Data section:
[start]

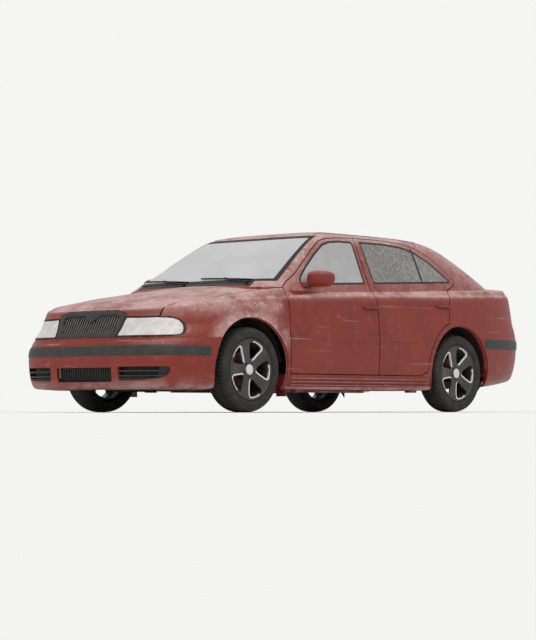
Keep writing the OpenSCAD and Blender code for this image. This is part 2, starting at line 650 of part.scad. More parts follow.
module wheel_body() {
    h = tyre_w / 2;
    // tyre
    rotate_extrude($fn = 120) polygon([[rim_r, -h * .84], [rim_r, h * .84], [rim_r + 10, h * .95],
        [rim_r + (tyre_r - rim_r) * .42, h], [rim_r + (tyre_r - rim_r) * .75, h * .97],
        [tyre_r - 12, h * .86], [tyre_r - 2, h * .66], [tyre_r, h * .3], [tyre_r, -h * .3],
        [tyre_r - 2, -h * .66], [tyre_r - 12, -h * .86], [rim_r + (tyre_r - rim_r) * .75, -h * .97],
        [rim_r + (tyre_r - rim_r) * .42, -h], [rim_r + 10, -h * .95]]);
    // rim and spokes
    difference() {
        rotate_extrude($fn = 120) polygon([[0, h * .74], [60, h * .76], [rim_r - 22, h * .88],
            [rim_r, h * .84], [rim_r, -h * .84], [rim_r - 16, -h * .84], [rim_r - 16, h * .5],
            [rim_r - 40, h * .62], [84, h * .46], [76, h * .16], [0, h * .16]]);
        for (i = [0:spokes - 1]) rotate(i * 360 / spokes + 90 + 180 / spokes)
            translate([0, 0, h * .2]) linear_extrude(h) intersection() {
                difference() { circle(r = rim_r - 27, $fn = 72); circle(r = 88, $fn = 48); }
                polygon([[30, 0], [400, -400 * tan(160 / spokes)], [400, 400 * tan(160 / spokes)]]);
            }
        translate([0, 0, -h]) cylinder(r = spindle_r + run_gap, h = h + h * .55, $fn = 48);
        for (i = [0:4]) rotate(i * 72 + 54) translate([bolt_circle_r, 0, h * .5])
            cylinder(r = bolt_hole_r, h = h, $fn = 24);
    }
    // brake disc and bell
    difference() {
        union() {
            translate([0, 0, -50]) cylinder(r = 128, h = 22, $fn = 72);
            translate([0, 0, -50]) cylinder(r = 71, h = 51 + h * .16, $fn = 48);
        }
        translate([0, 0, -h]) cylinder(r = spindle_r + run_gap, h = 2 * h, $fn = 48);
    }
}
module rear_axle() {
    yc = track_r / 2;
    rotate([90, 0, 0]) linear_extrude(2 * (yc - 160), center = true)
        polygon([[ra_x + 110, tyre_r - 40], [ra_x + 200, tyre_r - 40], [ra_x + 185, tyre_r + 34], [ra_x + 125, tyre_r + 34]]);
    both() {
        hull() {
            box(ra_x + 440, ra_x + 520, yc - 230, yc - 160, tyre_r - 44, tyre_r + 16);
            box(ra_x + 200, ra_x + 260, yc - 170, yc - 112, tyre_r - 36, tyre_r + 30);
        }
        box(ra_x - 60, ra_x + 230, yc - 170, yc - 116, tyre_r - 36, tyre_r + 36);
        translate([ra_x, yc - 117, tyre_r]) rotate([-90, 0, 0]) cylinder(r = 62, h = 38, $fn = 48);
        translate([ra_x, yc - 117, tyre_r]) rotate([-90, 0, 0]) cylinder(r = spindle_r, h = 157, $fn = 48);
        box(ra_x + 450, ra_x + 510, yc - 225, yc - 165, tyre_r + 10, pz(344) + .8);
    }
}
module rear_springs() {
    yc = track_r / 2;
    both() {
        translate([ra_x + 30, yc - 190, tyre_r + 36]) {
            cylinder(r = 52, h = 8, $fn = 48);
            translate([0, 0, 8]) coil(42, 7, pz(388) - tyre_r - 44, 3);
            cylinder(r = 22, h = pz(388) - tyre_r - 36, $fn = 48);
        }
    }
}
module engine_block() {
    translate([px(1560), 0, pz(520)]) cube(engine_size, center = true);
    both() box(px(1540), px(1600), engine_size[1] / 2 - 5, py(380) - .3, pz(340), pz(400));
}
run = [[px(1345) - .4, 0, pz(305)], [px(1130), 0, pz(305)], [px(1000), 0, pz(222)],
    [px(-1000), 0, pz(222)], [px(-1250), -py(300), pz(240)], [px(-2096), -py(456), pz(236)]];
module exhaust() {
    for (i = [0:len(run) - 2]) bar(run[i], run[i + 1], pipe_r);
    for (i = [1:len(run) - 2]) translate(run[i]) sphere(r = pipe_r * 1.08, $fn = 32);
    translate([px(-1912), -py(440), pz(262)]) scale([1, 1.3, .8]) rotate([0, 90, 0]) cylinder(r = 80, h = 320, center = true, $fn = 48);
    translate([px(-150), 0, pz(228)]) scale([1, 1.2, .8]) rotate([0, 90, 0]) cylinder(r = 66, h = 420, center = true, $fn = 48);
    // hangers
    box(px(-1260), px(-1246), -py(306), -py(294), pz(240), pz(391));
    box(px(-1956), px(-1944), -py(446), -py(434), pz(300), pz(397.6));
    for (s = [-1, 1]) box(px(-156), px(-144), s > 0 ? 60 : -py(107), s > 0 ? py(107) : -60, pz(224), pz(234));
}
module fuel_tank() {
    translate([px(-757), 0, pz(332.4) - tank_size[2] / 2]) difference() {
        cube(tank_size, center = true);
        translate([0, 0, -tank_size[2] / 2]) cube([tank_size[0] * 2, 2 * py(140), 190], center = true);
    }
}
module mudflaps() {
    a = arch_r * .98 + 8;
    mesh() both() {
        box(fa_x - a + .3, fa_x - a + 7, py(740), py(836), tyre_r * .38, tyre_r * .55 - .3);
        difference() {
            box(ra_x - a + 4, ra_x - a + 10, py(700), py(850), tyre_r * .4, tyre_r * .8);
            difference() {
                box(ra_x - a - 50, ra_x - a + 50, py(600), py(950), 0, 900);
                body_solid(bumper_t + .4, false);
            }
        }
    }
}
module cushion(x, y, z, l, w, t, tilt = 0) {
    translate([x, y, z]) rotate([0, tilt, 0]) hull() {
        for (i = [-1, 1]) for (j = [-1, 1]) translate([i * (l / 2 - 40), j * (w / 2 - 40), 0])
            cylinder(r = 40, h = t - 30, $fn = 24);
        for (i = [-1, 1]) for (j = [-1, 1]) translate([i * (l / 2 - 70), j * (w / 2 - 70), 0])
            cylinder(r = 40, h = t, $fn = 24);
    }
}
module front_seats() {
    for (s = [-1, 1]) {
        yc = s * py(365);
        translate([px(150), yc, 0]) box(-190, 190, -190, 190, floor_z + floor_t, pz(330));
        cushion(px(150), yc, pz(330), 520, seat_w, seat_t);
        translate([px(-112), yc, pz(400)]) rotate([0, -104, 0]) mirror([0, 0, 1]) translate([300, 0, 0])
            cushion(0, 0, 0, 600, seat_w, seat_t);
        translate([px(-232), yc, pz(1075)]) cube([70, 240, 150], center = true);
        translate([px(-215), yc, pz(960)]) cube([14, 140, 160], center = true);
    }
}
module rear_bench() {
    cushion(px(-690), 0, pz(388) + floor_t + .7, 480, bench_w, seat_t);
    translate([px(-880), 0, pz(420)]) rotate([0, -108, 0]) mirror([0, 0, 1]) translate([290, 0, 0])
        cushion(0, 0, 0, 580, bench_w, seat_t);
}
module dashboard() {
    difference() {
        rotate([90, 0, 0]) linear_extrude(py(1200), center = true)
            polygon(xz([[1064, 700], [1064, 890], [930, 915], [760, 905], [700, 850], [700, 780], [820, 700]]));
        translate(wheel_c) rotate([0, col_tilt, 0]) cylinder(r = col_r + .3, h = 600, $fn = 48);
    }
}
wheel_c = [px(520), py(365), pz(860)];
col_tilt = 115;
col_r = 32;
stub_r = 12;
module steering_column() {
    translate(wheel_c) rotate([0, col_tilt, 0]) difference() {
        translate([0, 0, 26]) cylinder(r = col_r, h = 330, $fn = 48);
        cylinder(r = stub_r + run_gap, h = 62, $fn = 48);
    }
}
module steering_wheel() {
    translate(wheel_c) rotate([0, col_tilt, 0]) {
        rotate_extrude($fn = 72) translate([steering_d / 2 - steering_rim_r, 0]) circle(r = steering_rim_r, $fn = 24);
        cylinder(r = 62, h = 20, $fn = 48);
        cylinder(r = stub_r, h = 56, $fn = 48);
        for (a = [0, 140, 220]) rotate(a) translate([40, -16, 0]) cube([steering_d / 2 - 50 - steering_rim_r * .4, 32, 12]);
    }
}

paint = [0.55, 0.24, 0.21];
color([.45, .2, .18]) floor_pan();
color([.5, .25, .22]) undertray();
color(paint) sills();
color(paint) body_sides();
color(paint) b_pillars();
color(paint) roof_panel();
color(paint) front_fenders();
color(paint) front_bumper();
color(paint) rear_bumper();
color([.15, .15, .15]) grille();
color([.8, .8, .8]) headlights();
color([.6, .1, .1]) tail_lights();
color([.7, .7, .7]) windscreen();
color([.15, .15, .15]) cowl();
color(paint) firewall();
color([.2, .15, .15]) inner_wings();
color([.2, .2, .2]) radiator();
color([.2, .2, .2]) subframe();
color([.2, .2, .2]) rear_axle();
color([.2, .2, .2]) rear_springs();
color([.4, .4, .4]) engine_block();
color([.4, .3, .25]) exhaust();
color([.15, .15, .15]) fuel_tank();
color([.35, .1, .1]) mudflaps();
color([.3, .3, .32]) front_seats();
color([.3, .3, .32]) rear_bench();
color([.2, .2, .2]) dashboard();
color([.2, .2, .2]) steering_column();
color([.1, .1, .1]) steering_wheel();
color(paint) bonnet();
color(paint) tailgate();
color([.6, .6, .6]) rear_screen();
color([.4, .4, .4]) knuckle();  // knuckle_left
color([.4, .4, .4]) mirror([0, 1, 0]) knuckle();  // knuckle_right
color([.2, .2, .2]) wheel(fa_x, track_f / 2);  // wheel_front_left
color([.2, .2, .2]) mirror([0, 1, 0]) wheel(fa_x, track_f / 2);  // wheel_front_right
color([.2, .2, .2]) wheel(ra_x, track_r / 2);  // wheel_rear_left
color([.2, .2, .2]) mirror([0, 1, 0]) wheel(ra_x, track_r / 2);  // wheel_rear_right
color(paint) front_door();  // front_door_left
color(paint) mirror([0, 1, 0]) front_door();  // front_door_right
color(paint) rear_door();  // rear_door_left
color(paint) mirror([0, 1, 0]) rear_door();  // rear_door_right
color(paint) fuel_flap();
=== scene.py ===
"""Weathered five-door liftback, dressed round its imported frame.

Body skins follow the same nested rings as the frame, and wheels, trim, lamps and cabin are
surfaces worked out with numpy. Lengths in the classes are millimetres; meshes are metres.
"""

import json
import logging
import math
from dataclasses import dataclass, field
from enum import Enum
from typing import Callable, Sequence

import bpy
import numpy as np
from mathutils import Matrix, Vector

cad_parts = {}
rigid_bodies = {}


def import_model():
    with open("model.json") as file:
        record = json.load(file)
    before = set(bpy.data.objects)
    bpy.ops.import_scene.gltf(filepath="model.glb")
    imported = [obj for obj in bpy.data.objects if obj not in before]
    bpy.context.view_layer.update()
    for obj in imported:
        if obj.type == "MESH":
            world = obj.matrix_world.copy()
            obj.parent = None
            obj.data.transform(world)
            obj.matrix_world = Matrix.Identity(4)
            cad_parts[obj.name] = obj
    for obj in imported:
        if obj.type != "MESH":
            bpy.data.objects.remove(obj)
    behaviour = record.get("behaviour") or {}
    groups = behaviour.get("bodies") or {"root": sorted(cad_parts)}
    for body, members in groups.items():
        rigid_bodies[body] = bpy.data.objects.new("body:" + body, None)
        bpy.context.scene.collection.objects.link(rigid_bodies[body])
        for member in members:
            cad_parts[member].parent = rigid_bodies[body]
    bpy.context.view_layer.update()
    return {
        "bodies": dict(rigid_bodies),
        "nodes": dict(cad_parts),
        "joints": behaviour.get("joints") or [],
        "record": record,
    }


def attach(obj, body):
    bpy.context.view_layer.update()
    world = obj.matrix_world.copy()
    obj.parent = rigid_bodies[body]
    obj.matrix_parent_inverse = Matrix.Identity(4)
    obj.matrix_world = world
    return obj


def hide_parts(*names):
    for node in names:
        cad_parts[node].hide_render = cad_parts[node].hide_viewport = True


LOG = logging.getLogger("liftback")
MM = 0.001
Array = np.ndarray
Region = Callable[[Array], Array]


# ---------------------------------------------------------------- finishes

def linear(hex_colour: str) -> tuple[float, float, float, float]:
    """Turn an sRGB hex colour into the linear colour that shaders take.

    Args:
        hex_colour: Six hex digits after a hash.
    Returns:
        Linear red, green, blue and an alpha of 1.
    """
    channels = [int(hex_colour[i:i + 2], 16) / 255 for i in (1, 3, 5)]
    lin = [c / 12.92 if c <= 0.04045 else ((c + 0.055) / 1.055) ** 2.4 for c in channels]
    return (lin[0], lin[1], lin[2], 1.0)


def add(tree: bpy.types.NodeTree, kind: str, inputs: dict | None = None,
        stops: Sequence[tuple[float, float]] = (), **settings: object) -> bpy.types.Node:
    """Add one node with its settings, socket values and links.

    Args:
        tree: The node tree that gets the node.
        kind: The node's type name.
        inputs: Socket name or index to a value, or to a socket that is linked in.
        stops: Places and grey values of a colour ramp.
        settings: Properties of the node.
    Returns:
        The new node.
    """
    made = tree.nodes.new(kind)
    for key, value in settings.items():
        setattr(made, key, value)
    for key, value in (inputs or {}).items():
        if isinstance(value, bpy.types.NodeSocket):
            tree.links.new(value, made.inputs[key])
        else:
            made.inputs[key].default_value = value
    if stops:
        ramp = made.color_ramp
        while len(ramp.elements) < len(stops):
            ramp.elements.new(0.5)
        for element, (place, grey) in zip(ramp.elements, stops):
            element.position, element.color = place, (grey, grey, grey, 1.0)
    return made


class Source(Enum):
    """What a finish layer takes its pattern from."""

    CLOUDS = "clouds"        # soft blotches
    CRACKS = "cracks"        # thin net of lines
    BANDS = "bands"          # straight ribs or threads
    VERTEX = "vertex"        # value worked out for each point of the mesh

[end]

What is required:
Quote exactly the lines running from the line with "color([.2, .2, .2]) wheel(ra_x, track_r" through the line with "imported = [obj", both ends included, and nothing more.

Completed task:
color([.2, .2, .2]) wheel(ra_x, track_r / 2);  // wheel_rear_left
color([.2, .2, .2]) mirror([0, 1, 0]) wheel(ra_x, track_r / 2);  // wheel_rear_right
color(paint) front_door();  // front_door_left
color(paint) mirror([0, 1, 0]) front_door();  // front_door_right
color(paint) rear_door();  // rear_door_left
color(paint) mirror([0, 1, 0]) rear_door();  // rear_door_right
color(paint) fuel_flap();
=== scene.py ===
"""Weathered five-door liftback, dressed round its imported frame.

Body skins follow the same nested rings as the frame, and wheels, trim, lamps and cabin are
surfaces worked out with numpy. Lengths in the classes are millimetres; meshes are metres.
"""

import json
import logging
import math
from dataclasses import dataclass, field
from enum import Enum
from typing import Callable, Sequence

import bpy
import numpy as np
from mathutils import Matrix, Vector

cad_parts = {}
rigid_bodies = {}


def import_model():
    with open("model.json") as file:
        record = json.load(file)
    before = set(bpy.data.objects)
    bpy.ops.import_scene.gltf(filepath="model.glb")
    imported = [obj for obj in bpy.data.objects if obj not in before]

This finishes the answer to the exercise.